Saved entries:
··········
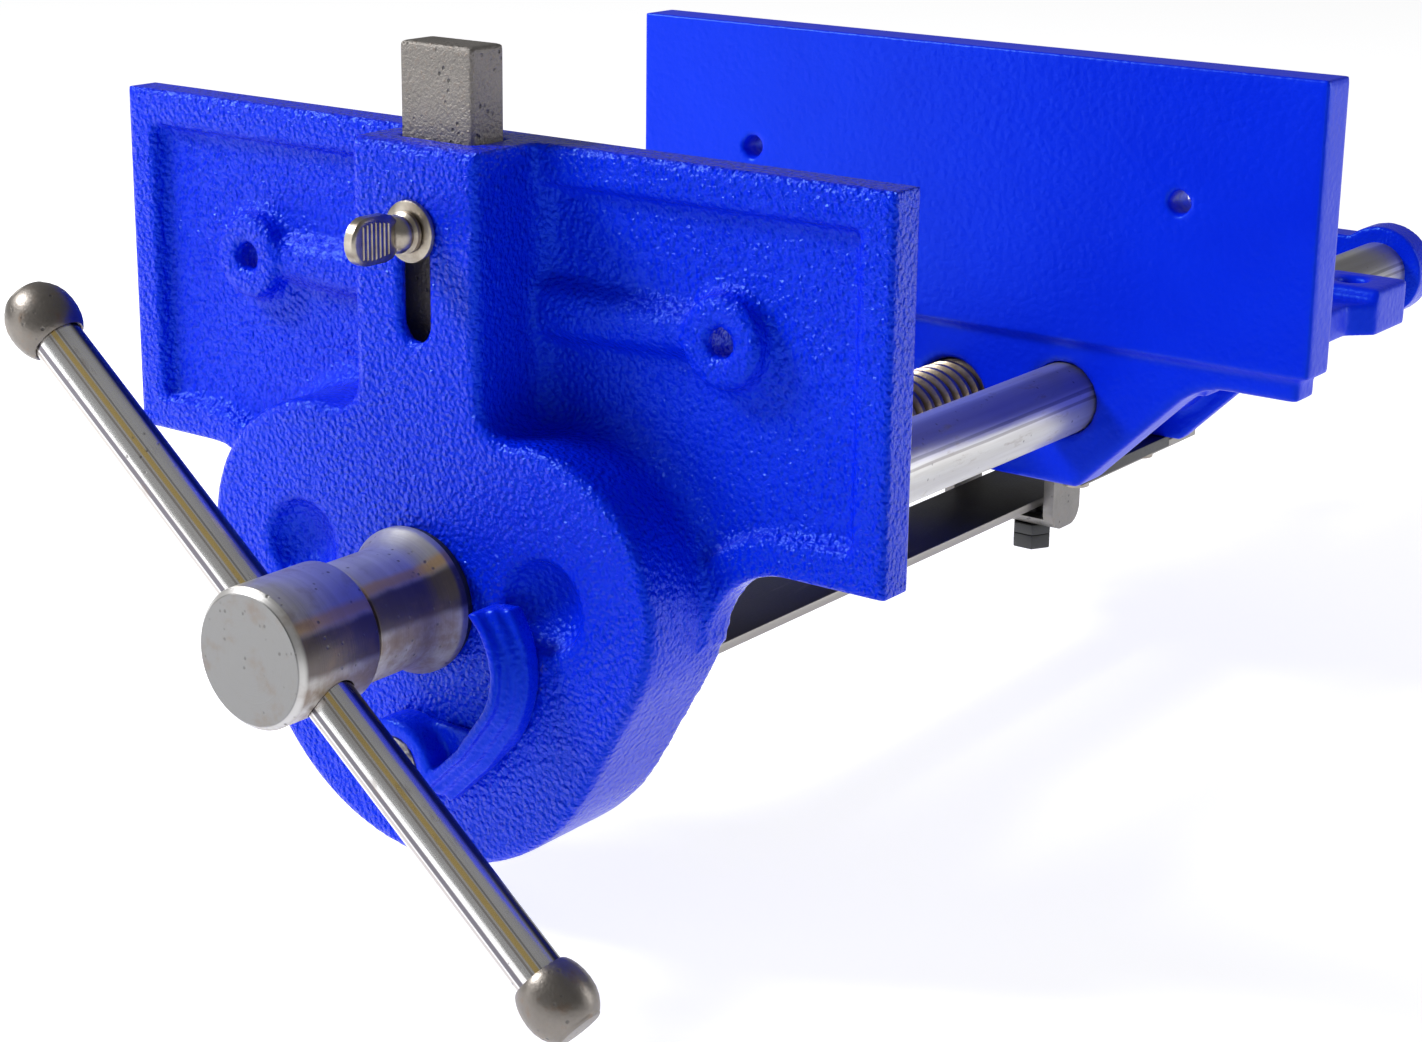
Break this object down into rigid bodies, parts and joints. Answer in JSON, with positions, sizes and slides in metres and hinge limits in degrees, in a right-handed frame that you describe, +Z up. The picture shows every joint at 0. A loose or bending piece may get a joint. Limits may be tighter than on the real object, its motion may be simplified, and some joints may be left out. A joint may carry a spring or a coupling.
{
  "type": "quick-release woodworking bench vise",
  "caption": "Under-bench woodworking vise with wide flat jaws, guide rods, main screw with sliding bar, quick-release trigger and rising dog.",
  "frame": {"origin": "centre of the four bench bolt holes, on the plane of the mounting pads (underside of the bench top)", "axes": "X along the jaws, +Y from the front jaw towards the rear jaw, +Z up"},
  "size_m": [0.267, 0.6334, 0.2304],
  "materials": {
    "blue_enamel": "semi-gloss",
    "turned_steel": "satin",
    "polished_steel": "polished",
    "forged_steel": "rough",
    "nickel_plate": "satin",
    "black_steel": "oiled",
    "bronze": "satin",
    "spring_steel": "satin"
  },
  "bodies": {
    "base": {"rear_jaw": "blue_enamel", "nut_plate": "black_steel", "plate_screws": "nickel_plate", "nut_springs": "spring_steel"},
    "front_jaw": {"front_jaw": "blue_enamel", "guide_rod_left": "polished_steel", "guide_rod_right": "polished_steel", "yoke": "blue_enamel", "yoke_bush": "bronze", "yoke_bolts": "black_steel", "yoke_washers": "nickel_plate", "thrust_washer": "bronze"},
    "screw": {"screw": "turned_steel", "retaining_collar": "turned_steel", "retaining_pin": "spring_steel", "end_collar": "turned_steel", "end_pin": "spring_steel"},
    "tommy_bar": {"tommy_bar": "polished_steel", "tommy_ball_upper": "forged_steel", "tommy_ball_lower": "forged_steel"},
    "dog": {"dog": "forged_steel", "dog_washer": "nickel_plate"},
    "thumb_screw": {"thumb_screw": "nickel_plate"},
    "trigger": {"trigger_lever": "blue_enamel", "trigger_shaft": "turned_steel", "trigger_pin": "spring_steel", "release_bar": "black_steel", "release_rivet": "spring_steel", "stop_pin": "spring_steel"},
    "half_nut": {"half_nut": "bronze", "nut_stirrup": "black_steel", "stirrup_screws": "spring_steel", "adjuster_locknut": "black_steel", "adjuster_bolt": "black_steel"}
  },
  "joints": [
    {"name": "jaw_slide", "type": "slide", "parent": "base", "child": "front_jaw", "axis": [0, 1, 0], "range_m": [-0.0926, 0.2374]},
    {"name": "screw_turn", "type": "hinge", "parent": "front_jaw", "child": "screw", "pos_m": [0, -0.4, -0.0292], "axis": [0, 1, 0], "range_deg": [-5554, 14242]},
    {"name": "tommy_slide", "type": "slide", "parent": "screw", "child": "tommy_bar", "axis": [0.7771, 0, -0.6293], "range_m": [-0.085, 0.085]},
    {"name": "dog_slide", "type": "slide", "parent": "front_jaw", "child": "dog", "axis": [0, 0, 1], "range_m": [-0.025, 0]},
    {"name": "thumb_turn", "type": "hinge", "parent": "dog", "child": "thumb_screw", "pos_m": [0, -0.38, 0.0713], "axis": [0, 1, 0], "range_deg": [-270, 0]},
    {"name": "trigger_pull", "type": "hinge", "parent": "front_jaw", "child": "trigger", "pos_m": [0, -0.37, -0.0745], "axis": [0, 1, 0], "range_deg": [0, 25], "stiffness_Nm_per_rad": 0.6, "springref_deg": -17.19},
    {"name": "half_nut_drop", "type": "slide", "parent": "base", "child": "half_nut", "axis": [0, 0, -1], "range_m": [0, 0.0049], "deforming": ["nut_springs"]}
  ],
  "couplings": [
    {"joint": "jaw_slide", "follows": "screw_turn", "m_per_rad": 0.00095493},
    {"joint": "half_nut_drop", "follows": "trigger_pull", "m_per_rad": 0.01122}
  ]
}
··········
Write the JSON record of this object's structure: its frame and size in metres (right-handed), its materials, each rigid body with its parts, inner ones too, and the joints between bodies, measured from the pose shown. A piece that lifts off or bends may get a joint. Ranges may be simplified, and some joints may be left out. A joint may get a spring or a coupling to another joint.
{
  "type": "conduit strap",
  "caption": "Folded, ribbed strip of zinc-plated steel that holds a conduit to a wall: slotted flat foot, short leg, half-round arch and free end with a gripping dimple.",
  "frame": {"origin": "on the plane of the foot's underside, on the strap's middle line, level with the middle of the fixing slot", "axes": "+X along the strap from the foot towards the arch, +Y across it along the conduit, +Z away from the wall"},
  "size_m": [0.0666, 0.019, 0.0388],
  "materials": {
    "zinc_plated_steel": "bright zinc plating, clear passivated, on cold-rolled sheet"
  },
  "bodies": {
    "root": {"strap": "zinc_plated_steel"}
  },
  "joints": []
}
··········
What is asked: In the records above, find each line with the word "handed" and copy it.

Correct answer:
Break this object down into rigid bodies, parts and joints. Answer in JSON, with positions, sizes and slides in metres and hinge limits in degrees, in a right-handed frame that you describe, +Z up. The picture shows every joint at 0. A loose or bending piece may get a joint. Limits may be tighter than on the real object, its motion may be simplified, and some joints may be left out. A joint may carry a spring or a coupling.
Write the JSON record of this object's structure: its frame and size in metres (right-handed), its materials, each rigid body with its parts, inner ones too, and the joints between bodies, measured from the pose shown. A piece that lifts off or bends may get a joint. Ranges may be simplified, and some joints may be left out. A joint may get a spring or a coupling to another joint.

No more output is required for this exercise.